Since founding their label in 2001, Cox and Silver have infused New York’s limp menswear scene with equal doses of potty-mouthed humor, sartorial skill, and AC/DC silhouettes such as snugly fitting jackets and blousy shirts that sell to both men and women. The formula appears to be working. Retail accounts have grown from one to five, and revenue has increased from $3,000 in their first season to six figures today. Jay Bell, a men’s designer buyer at Barneys, counts Duckie Brown among his best performing lines, saying it often “sells to the piece.”

Minutes after taking their runway bow last night, the two Duckies—they call each other Duckie, using the common English endearment—were doing the soup-to-nuts things designers do in a label’s early days. Cox, a 36-year-old Englishman dressed in classic navy blazer, banana cut jeans, a Charlie Brown striped T-shirt, and a white cummerbund, was collecting garbage from the floor backstage. Silver, a 42-year-old, his plaids piled on top of each other, was pitching a retailer. “Our collection is inspired by us,” he said to a powerful fashion director. “It’s what makes us laugh.”

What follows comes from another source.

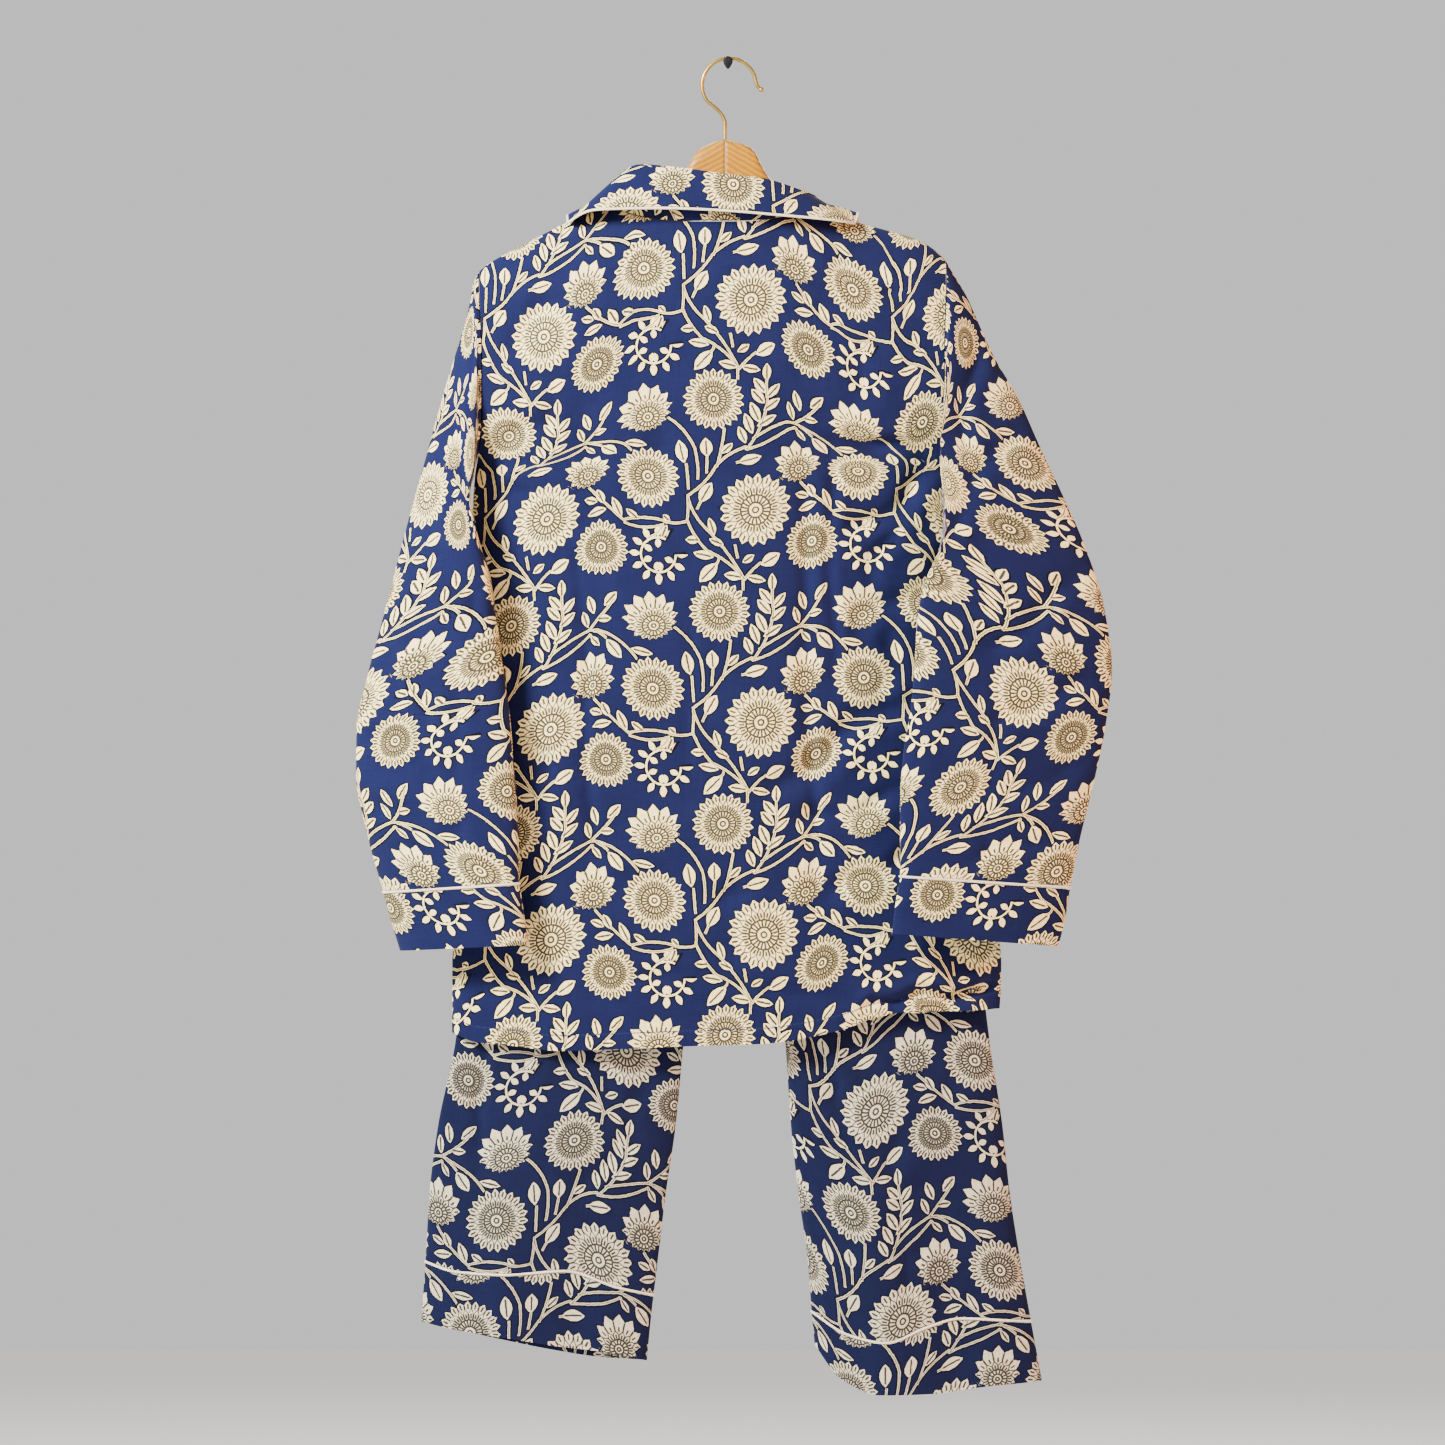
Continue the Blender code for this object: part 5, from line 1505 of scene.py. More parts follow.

A takeoff on the classic tartan suit

The clothes certainly are funny. How can you not laugh when a handsome guy walks buy in a classic black suit, fluffy bunny tail wagging from the seat of his pants? What kind of goofy style is it when the crotch on another guy’s pants swings down to his knees? Street style, actually. The ultra baggy pants of a classic tartan suit are in fact an interpretation of the hip-hop style seen on city streets, made in fabrics finer than denim. Surprisingly, it’s the traditional tailoring sensibility that gives these wacky clothes their cachet. If you look beyond all the runway accessories—the fuzzy, neck-warming dickies, the gray clutch wallet, the feather pompom hat—you’ll find serious clothes with an eccentric bent. (One shirt even comes with an un-scratched lottery ticket stitched inside the pocket.)

Jacket lapel with a “Barbapapa”

True enough, other designers have played in this sandbox before. Jean Paul Gaultier has long dabbled in drag on his men’s runways. Sir Paul Smith built a small empire trading on quirky British humor. We could call Duckie Brown’s a quirky look, and make no apologies for finding quirky clothes annoying. But we can’t just leave it there. There is something strangely compelling about Duckie Brown. Perhaps because it’s hard to offer a reason why a guy would want to wear a big, red-sequined, stuffed English cartoon character named “Barbapapa” on his hand-tailored jacket’s lapel. Yet who are we to say he shouldn’t?